(EXERCISE MATERIAL):
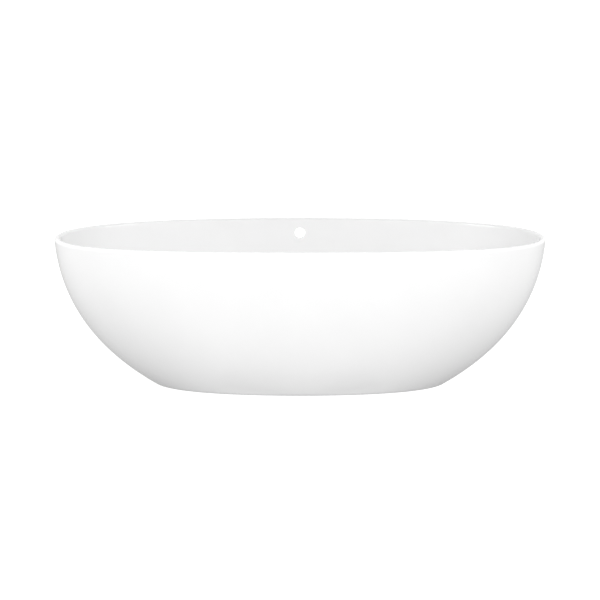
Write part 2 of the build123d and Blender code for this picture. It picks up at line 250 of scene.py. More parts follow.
class Mesh:
    """Points and faces gathered for one piece."""

    def __init__(self):
        self.points = []
        self.faces = []
        self.finishes = []

    def loop(self, points):
        """Adds points and returns their numbers."""
        first = len(self.points)
        self.points.extend(tuple(map(float, point)) for point in points)
        return list(range(first, len(self.points)))

    def face(self, corners, finish=0):
        """Adds one face."""
        self.faces.append(tuple(corners))
        self.finishes.append(finish)

    def bridge(self, one, other, finish=0):
        """Joins two closed loops of equal count with quads."""
        for i in range(len(one)):
            j = (i + 1) % len(one)
            self.face((one[i], one[j], other[j], other[i]), finish)

    def chain(self, loops):
        """Joins each loop to the next one."""
        for one, other in zip(loops, loops[1:]):
            self.bridge(one, other)

    def build(self, name, materials, sharp=math.radians(40)):
        """Makes the piece, with unused points dropped and all faces turned outward."""
        data = bpy.data.meshes.new(name)
        data.from_pydata(self.points, [], self.faces)
        for polygon, finish in zip(data.polygons, self.finishes):
            polygon.material_index = finish
        piece = bpy.data.objects.new(name, data)
        bpy.context.scene.collection.objects.link(piece)
        for material in materials:
            data.materials.append(material)
        work = bmesh.new()
        work.from_mesh(data)
        loose = [vertex for vertex in work.verts if not vertex.link_faces]
        bmesh.ops.delete(work, geom=loose, context="VERTS")
        bmesh.ops.recalc_face_normals(work, faces=work.faces)
        work.to_mesh(data)
        work.free()
        data.shade_smooth()
        data.set_sharp_from_angle(angle=sharp)
        return piece


def all_round(segments):
    """Evenly spaced angles round a full turn."""
    return np.linspace(0, 2 * math.pi, segments, endpoint=False)


def ring_points(x, y, radii, angles, heights):
    """Points round an upright axis; a single radius or height holds for all of them."""
    return [(x + radius * math.cos(angle), y + radius * math.sin(angle), height)
            for radius, angle, height in np.broadcast(radii, angles, heights)]


def spaced(stops, counts):
    """Numbers from the first stop to the last, with this many even steps between each two."""
    spans = [np.linspace(a, b, n + 1)[:-1] for a, b, n in zip(stops, stops[1:], counts)]
    return np.append(np.concatenate(spans), stops[-1])


# ---- the casting ----

WINDOW = 12                     # faces along each edge of the patch that surrounds a hole or a boss
WINDOW_RINGS = 7
OUTER_ROWS = (40, WINDOW, 5)    # rows of faces below, across and above the overflow hole's patch
BASIN_ROWS = (4, WINDOW, 56)
HOLLOW_ROWS = (12, WINDOW, 40)
LIP_ROWS = 10
QUARTER_COLUMNS = (26, WINDOW, 22, WINDOW // 2)
HOLE_PATCH = 1.75               # a patch reaches this many times as far as the round feature in it
BOSS_PATCH = 1.5
POLISHED = 0
RAW = 1
ROUNDING_STEPS = 5

# A turn and a share near each round feature, from which its place on a surface is found.
NEAR_HOLE_OUTSIDE = (0.999, 0.85)
NEAR_HOLE_INSIDE = (0.999, 0.1)
NEAR_BOSS = (0.5, 0.35)


def patch_extent(rings, target, axes, start, reach):
    """Where a round feature sits on a surface, and how far its surrounding patch goes each way."""
    turns, shares = find_on_skin(rings, np.array([target]), axes, *start)
    turn, share = turns[0], shares[0]
    nudge = 1e-4
    here, by_turn, by_share = skin_points(
        rings, np.array([turn, turn + nudge, turn]), np.array([share, share, share + nudge]))
    turn_reach = reach * nudge / np.linalg.norm(by_turn - here)
    share_reach = reach * nudge / np.linalg.norm(by_share - here)
    return turn, share, turn_reach, share_reach


def window_rim(rows, columns):
    """Row and column numbers round a patch, in order."""
    low, high = rows
    left, right = columns
    return ([(low, column) for column in range(left, right)]
            + [(row, right) for row in range(low, high)]
            + [(high, column) for column in range(right, left, -1)]
            + [(row, left) for row in range(high, low, -1)])


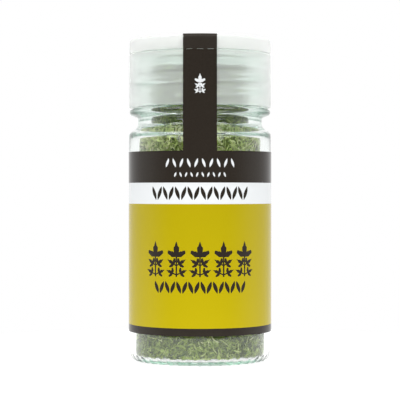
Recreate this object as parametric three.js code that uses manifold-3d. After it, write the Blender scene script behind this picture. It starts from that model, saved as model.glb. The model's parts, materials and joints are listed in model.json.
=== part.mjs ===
// A filled glass spice jar of dried parsley with a frosted flip-top cap.
// Millimetres, +Z up. The jar stands on z = 0 and its axis is the Z axis.
// The front, where the seal strip climbs over the cap, faces -Y, and the
// lid's hinge is at the back, at +Y.
import * as THREE from 'three';
import { mergeVertices } from 'three/addons/utils/BufferGeometryUtils.js';
import Module from 'manifold-3d';

const wasm = await Module();
wasm.setup();

// How finely round pieces are cut, and the air left between two pieces
const AROUND = 40;
const LABEL_AROUND = 60;
const GAP = 0.3;

// Glass jar: outside, from the base up
const BODY_R = 22.4;
const RING_IN_R = 17.4;
const PUNT_HEIGHT = 0.6;
const HEEL_R = 3.5;
const SHOULDER_Z = 70.6;
const NECK_R = 19.55;
const NECK_FOOT_Z = 74.6;
const NECK_TOP_Z = 75.9;
const BEAD_R = 22.2;
const BEAD_Z = 78.1;
const BEAD_HALF = 1.2;
const BEAD_ARC = 1.75;
const FINISH_R = 19.2;
const FINISH_Z = 80.0;
const RIM_Z = 95.1;
const RIM_EDGE = 0.8;

// Glass jar: inside
const BORE_R = 15.6;
const BORE_FOOT_Z = 74.2;
const LEDGE_DROP = 1.2;
const LEDGE_RISE = 1.2;
const INNER_TOP_R = 19.3;
const INNER_TOP_Z = 69.6;
const INNER_R = 20.5;
const INNER_WIDE_Z = 20.0;
const INNER_HEEL_Z = 3.4;
const FLOOR_EDGE_R = 19.2;
const FLOOR_EDGE_Z = 1.7;
const FLOOR_Z = 2.6;

// Grip ridges round the heel
const RIDGES = 40;
const RIDGE_SIDES = 8;
const RIDGE_WIDTH = 1.1;
const RIDGE_HEIGHT = 0.22;
const RIDGE_BEDDED = 0.05;

// Screw thread on the glass, and the one inside the cap half a turn away:
// sunk is how far its ends sink into the wall, which is inwards on the glass
const PITCH = 4.27;
const THREAD_SIDES = 6;
const THREAD_STEPS = 22;
const THREAD_RUNOUT = 0.11;
const GLASS_THREAD = { centreR: 19.15, radius: 1.15, z: 83.0, turns: 1.85, start: -2.5, sunk: -1.3 };
const CAP_THREAD = { centreR: 20.95, radius: 0.95, z: 85.1, turns: 1.7, start: -2.5, sunk: 0.8 };

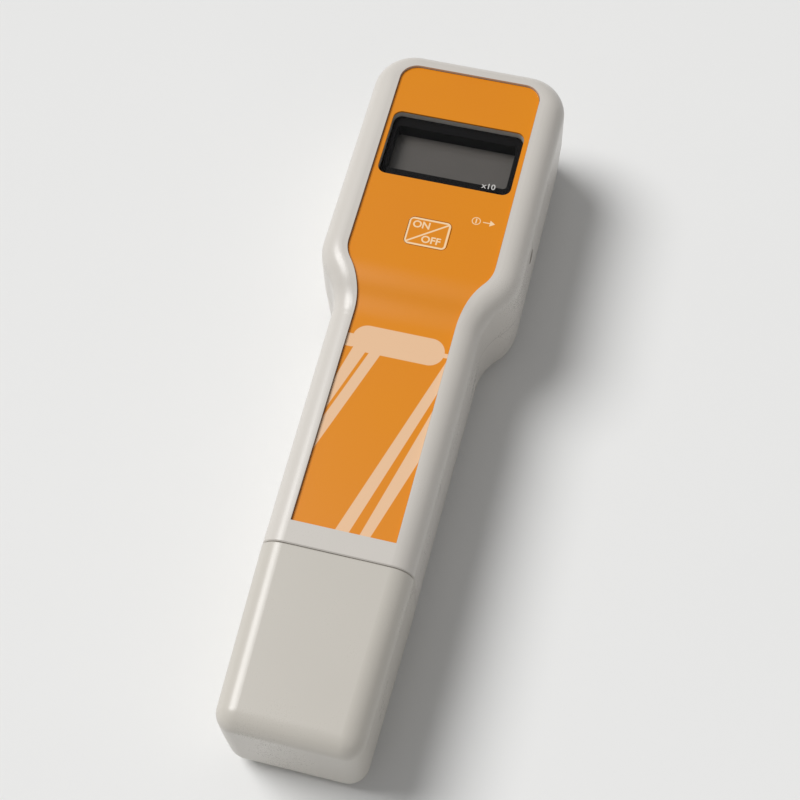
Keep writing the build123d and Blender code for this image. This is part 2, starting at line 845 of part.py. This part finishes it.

(INSTRUCTION):
Your task is to quote the listing above word for word.

(EXERCISE ANSWER):
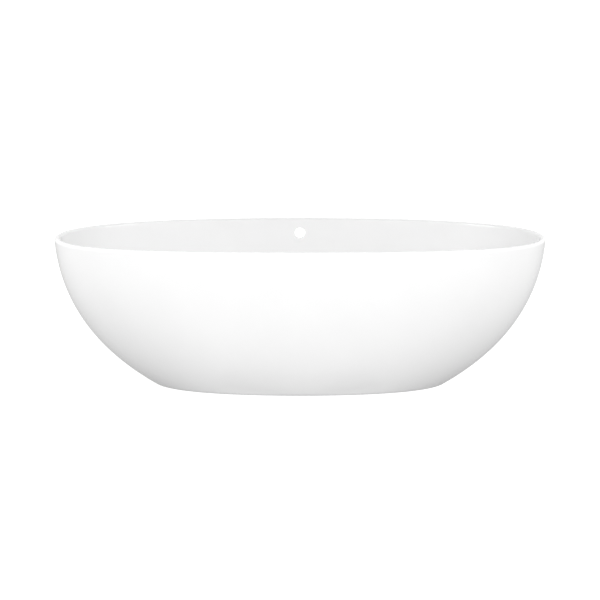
Write part 2 of the build123d and Blender code for this picture. It picks up at line 250 of scene.py. More parts follow.
class Mesh:
    """Points and faces gathered for one piece."""

    def __init__(self):
        self.points = []
        self.faces = []
        self.finishes = []

    def loop(self, points):
        """Adds points and returns their numbers."""
        first = len(self.points)
        self.points.extend(tuple(map(float, point)) for point in points)
        return list(range(first, len(self.points)))

    def face(self, corners, finish=0):
        """Adds one face."""
        self.faces.append(tuple(corners))
        self.finishes.append(finish)

    def bridge(self, one, other, finish=0):
        """Joins two closed loops of equal count with quads."""
        for i in range(len(one)):
            j = (i + 1) % len(one)
            self.face((one[i], one[j], other[j], other[i]), finish)

    def chain(self, loops):
        """Joins each loop to the next one."""
        for one, other in zip(loops, loops[1:]):
            self.bridge(one, other)

    def build(self, name, materials, sharp=math.radians(40)):
        """Makes the piece, with unused points dropped and all faces turned outward."""
        data = bpy.data.meshes.new(name)
        data.from_pydata(self.points, [], self.faces)
        for polygon, finish in zip(data.polygons, self.finishes):
            polygon.material_index = finish
        piece = bpy.data.objects.new(name, data)
        bpy.context.scene.collection.objects.link(piece)
        for material in materials:
            data.materials.append(material)
        work = bmesh.new()
        work.from_mesh(data)
        loose = [vertex for vertex in work.verts if not vertex.link_faces]
        bmesh.ops.delete(work, geom=loose, context="VERTS")
        bmesh.ops.recalc_face_normals(work, faces=work.faces)
        work.to_mesh(data)
        work.free()
        data.shade_smooth()
        data.set_sharp_from_angle(angle=sharp)
        return piece


def all_round(segments):
    """Evenly spaced angles round a full turn."""
    return np.linspace(0, 2 * math.pi, segments, endpoint=False)


def ring_points(x, y, radii, angles, heights):
    """Points round an upright axis; a single radius or height holds for all of them."""
    return [(x + radius * math.cos(angle), y + radius * math.sin(angle), height)
            for radius, angle, height in np.broadcast(radii, angles, heights)]


def spaced(stops, counts):
    """Numbers from the first stop to the last, with this many even steps between each two."""
    spans = [np.linspace(a, b, n + 1)[:-1] for a, b, n in zip(stops, stops[1:], counts)]
    return np.append(np.concatenate(spans), stops[-1])


# ---- the casting ----

WINDOW = 12                     # faces along each edge of the patch that surrounds a hole or a boss
WINDOW_RINGS = 7
OUTER_ROWS = (40, WINDOW, 5)    # rows of faces below, across and above the overflow hole's patch
BASIN_ROWS = (4, WINDOW, 56)
HOLLOW_ROWS = (12, WINDOW, 40)
LIP_ROWS = 10
QUARTER_COLUMNS = (26, WINDOW, 22, WINDOW // 2)
HOLE_PATCH = 1.75               # a patch reaches this many times as far as the round feature in it
BOSS_PATCH = 1.5
POLISHED = 0
RAW = 1
ROUNDING_STEPS = 5

# A turn and a share near each round feature, from which its place on a surface is found.
NEAR_HOLE_OUTSIDE = (0.999, 0.85)
NEAR_HOLE_INSIDE = (0.999, 0.1)
NEAR_BOSS = (0.5, 0.35)


def patch_extent(rings, target, axes, start, reach):
    """Where a round feature sits on a surface, and how far its surrounding patch goes each way."""
    turns, shares = find_on_skin(rings, np.array([target]), axes, *start)
    turn, share = turns[0], shares[0]
    nudge = 1e-4
    here, by_turn, by_share = skin_points(
        rings, np.array([turn, turn + nudge, turn]), np.array([share, share, share + nudge]))
    turn_reach = reach * nudge / np.linalg.norm(by_turn - here)
    share_reach = reach * nudge / np.linalg.norm(by_share - here)
    return turn, share, turn_reach, share_reach


def window_rim(rows, columns):
    """Row and column numbers round a patch, in order."""
    low, high = rows
    left, right = columns
    return ([(low, column) for column in range(left, right)]
            + [(row, right) for row in range(low, high)]
            + [(high, column) for column in range(right, left, -1)]
            + [(row, left) for row in range(high, low, -1)])


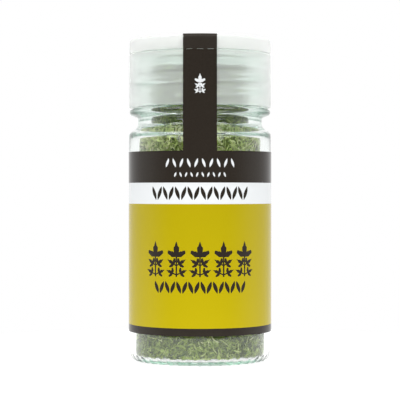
Recreate this object as parametric three.js code that uses manifold-3d. After it, write the Blender scene script behind this picture. It starts from that model, saved as model.glb. The model's parts, materials and joints are listed in model.json.
=== part.mjs ===
// A filled glass spice jar of dried parsley with a frosted flip-top cap.
// Millimetres, +Z up. The jar stands on z = 0 and its axis is the Z axis.
// The front, where the seal strip climbs over the cap, faces -Y, and the
// lid's hinge is at the back, at +Y.
import * as THREE from 'three';
import { mergeVertices } from 'three/addons/utils/BufferGeometryUtils.js';
import Module from 'manifold-3d';

const wasm = await Module();
wasm.setup();

// How finely round pieces are cut, and the air left between two pieces
const AROUND = 40;
const LABEL_AROUND = 60;
const GAP = 0.3;

// Glass jar: outside, from the base up
const BODY_R = 22.4;
const RING_IN_R = 17.4;
const PUNT_HEIGHT = 0.6;
const HEEL_R = 3.5;
const SHOULDER_Z = 70.6;
const NECK_R = 19.55;
const NECK_FOOT_Z = 74.6;
const NECK_TOP_Z = 75.9;
const BEAD_R = 22.2;
const BEAD_Z = 78.1;
const BEAD_HALF = 1.2;
const BEAD_ARC = 1.75;
const FINISH_R = 19.2;
const FINISH_Z = 80.0;
const RIM_Z = 95.1;
const RIM_EDGE = 0.8;

// Glass jar: inside
const BORE_R = 15.6;
const BORE_FOOT_Z = 74.2;
const LEDGE_DROP = 1.2;
const LEDGE_RISE = 1.2;
const INNER_TOP_R = 19.3;
const INNER_TOP_Z = 69.6;
const INNER_R = 20.5;
const INNER_WIDE_Z = 20.0;
const INNER_HEEL_Z = 3.4;
const FLOOR_EDGE_R = 19.2;
const FLOOR_EDGE_Z = 1.7;
const FLOOR_Z = 2.6;

// Grip ridges round the heel
const RIDGES = 40;
const RIDGE_SIDES = 8;
const RIDGE_WIDTH = 1.1;
const RIDGE_HEIGHT = 0.22;
const RIDGE_BEDDED = 0.05;

// Screw thread on the glass, and the one inside the cap half a turn away:
// sunk is how far its ends sink into the wall, which is inwards on the glass
const PITCH = 4.27;
const THREAD_SIDES = 6;
const THREAD_STEPS = 22;
const THREAD_RUNOUT = 0.11;
const GLASS_THREAD = { centreR: 19.15, radius: 1.15, z: 83.0, turns: 1.85, start: -2.5, sunk: -1.3 };
const CAP_THREAD = { centreR: 20.95, radius: 0.95, z: 85.1, turns: 1.7, start: -2.5, sunk: 0.8 };

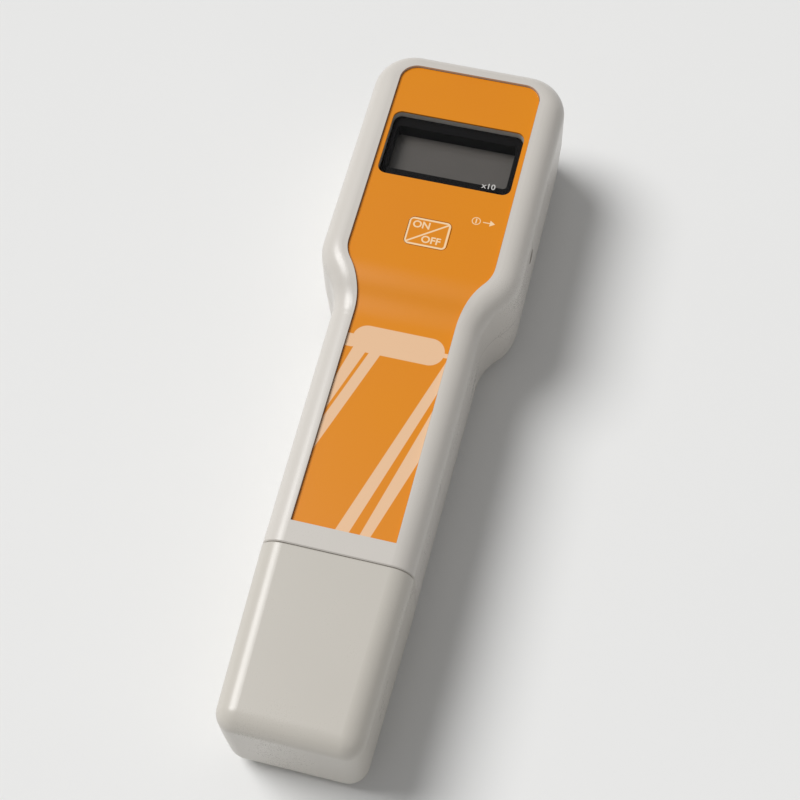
Keep writing the build123d and Blender code for this image. This is part 2, starting at line 845 of part.py. This part finishes it.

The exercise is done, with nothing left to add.